Juliana Taimoorazy is an Assyrian Christian who immigrated to the United States from Iraq. She noted that persecution of Assyrian Christians had been a regular feature of the region since the rise of Islam and had become worse since the fall of Saddam Hussein.

She pointed out that the United States government had “yet to establish a policy” to protect the Iraqi Christians.

Taimoorazy bristled at the notion that Assyrian Christians were minorities in Iraq, saying, “We are the indigenous people of that country.”

Kitty Weiner represented Congressman Peter Roskam, R-Wheaton, and pointed out the diversity of the audience of almost 400 people. “Look at all the different cultures that are in this room,” she said.

After lunch, a panel discussion included several Christian leaders. Some of them were more optimistic than others about the prospects for Christians to live peacefully in their ancestral homelands.

Dr.
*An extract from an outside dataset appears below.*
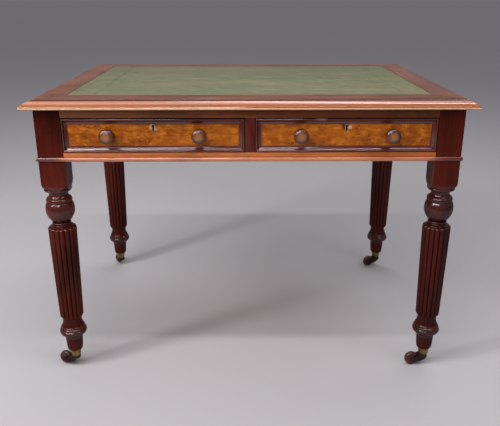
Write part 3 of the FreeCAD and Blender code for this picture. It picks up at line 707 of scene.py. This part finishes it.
def rings_to_faces(ring_count, ring_size, joined=False):
    """Faces between rings in a row. The ends are closed with a face each, or joined to each other."""
    faces = []
    for ring in range(ring_count if joined else ring_count - 1):
        below = (ring + 1) % ring_count
        for step in range(ring_size):
            following = (step + 1) % ring_size
            faces.append((
                ring * ring_size + step, ring * ring_size + following,
                below * ring_size + following, below * ring_size + step,
            ))
    if not joined:
        faces.append(tuple(range(ring_size)))
        faces.append(tuple(range((ring_count - 1) * ring_size, ring_count * ring_size)))
    return faces


def lathe(runs, steps, joined=False):
    """A turned shape about Z from (radius, height) runs."""
    rings = outline(runs)
    points = []
    for radius, level in rings:
        reach = max(radius, LEAST_RADIUS)
        for step in range(steps):
            angle = 2 * math.pi * step / steps
            points.append((reach * math.cos(angle), reach * math.sin(angle), level))
    return points, rings_to_faces(len(rings), steps, joined=joined)


def placed(shape, centre, axis=UP):
    """The shape with its Z axis turned onto the axis and its origin moved to the centre."""
    turn = Vector(axis).to_track_quat("Z", "Y").to_matrix()
    points, faces = shape
    return [tuple(turn @ Vector(point) + Vector(centre)) for point in points], faces


def together(shapes):
    """One shape of several."""
    points = []
    faces = []
    for shape_points, shape_faces in shapes:
        start = len(points)
        points += shape_points
        faces += [tuple(start + corner for corner in face) for face in shape_faces]
    return points, faces


def corner_signs(corner):
    return (1 if "right" in corner else -1, 1 if "back" in corner else -1)


def square_ring(half, edge):
    """Points round a square with rounded corners."""
    points = []
    inner = half - edge
    for quarter in range(4):
        turn = Matrix.Rotation(quarter * math.pi / 2, 2)
        for step in range(BLOCK_CORNER_STEPS):
            angle = math.pi / 2 * step / (BLOCK_CORNER_STEPS - 1)
            points.append(turn @ Vector((inner + edge * math.cos(angle), inner + edge * math.sin(angle))))
        for step in range(1, BLOCK_SIDE_STEPS):
            points.append(turn @ Vector((inner - 2 * inner * step / BLOCK_SIDE_STEPS, half)))
    return points


def block_shape():
    """The square block, with its corners turned away above the rounded pommel."""
    square = square_ring(BLOCK_HALF, BLOCK_EDGE)
    levels = [(2 * BLOCK_HALF, BLOCK_TOP)] + outline(POMMEL_RUNS)
    points = []
    turned = False
    for radius, level in levels:
        for place in square:
            reach = place.length
            limit = radius if turned or radius < reach else reach
            points.append((place.x * limit / reach, place.y * limit / reach, level))
        turned = turned or radius < BLOCK_HALF
    return points, rings_to_faces(len(levels), len(square))


def reed_lift(across, along):
    """Share of its depth that a reed stands out, across it from -1 to 1 and along its nose from 0 to 1."""
    nose = math.sqrt(max(0.0, 1 - (1 - along) ** 2))
    if abs(across) >= nose:
        return 0.0
    half_width = math.pi * (COLUMN_TOP_RADIUS - REED_DEPTH) / REED_COUNT
    arc_radius = (half_width ** 2 + REED_DEPTH ** 2) / (2 * REED_DEPTH)
    arc_height = math.sqrt(arc_radius ** 2 - (half_width * across / nose) ** 2) - (arc_radius - REED_DEPTH)
    return nose * arc_height / REED_DEPTH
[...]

Carl Moeller of Open Doors USA noted that a recent PEW Research poll showed strong majorities of the Egyptian people favored death penalties for apostasy from Islam and stoning for adulterous women. “If we have democracy, what kind of government will be produced?” he asked.

But Todd Nettleton, media director for The Voice of Martyrs, detected a ray of hope. “Democracy can lead to more Islam but Islam may lead to Christianity,” he said.

As evidence he noted that, even with Islam seemingly on the rise in many of the regions undergoing unrest, interest about Christianity is also peaking among young people in the Middle East.

1 comment:

  1. Very minor point - The occasional endowments of Middle East Centers or other donations from Gulf monarchies are PR charity moves, and I have never heard of one coming with strings attached. That was a talking point on the right c. 2002-3, one seemingly derived from nowhere, and seeing it here was a definite blast from the past.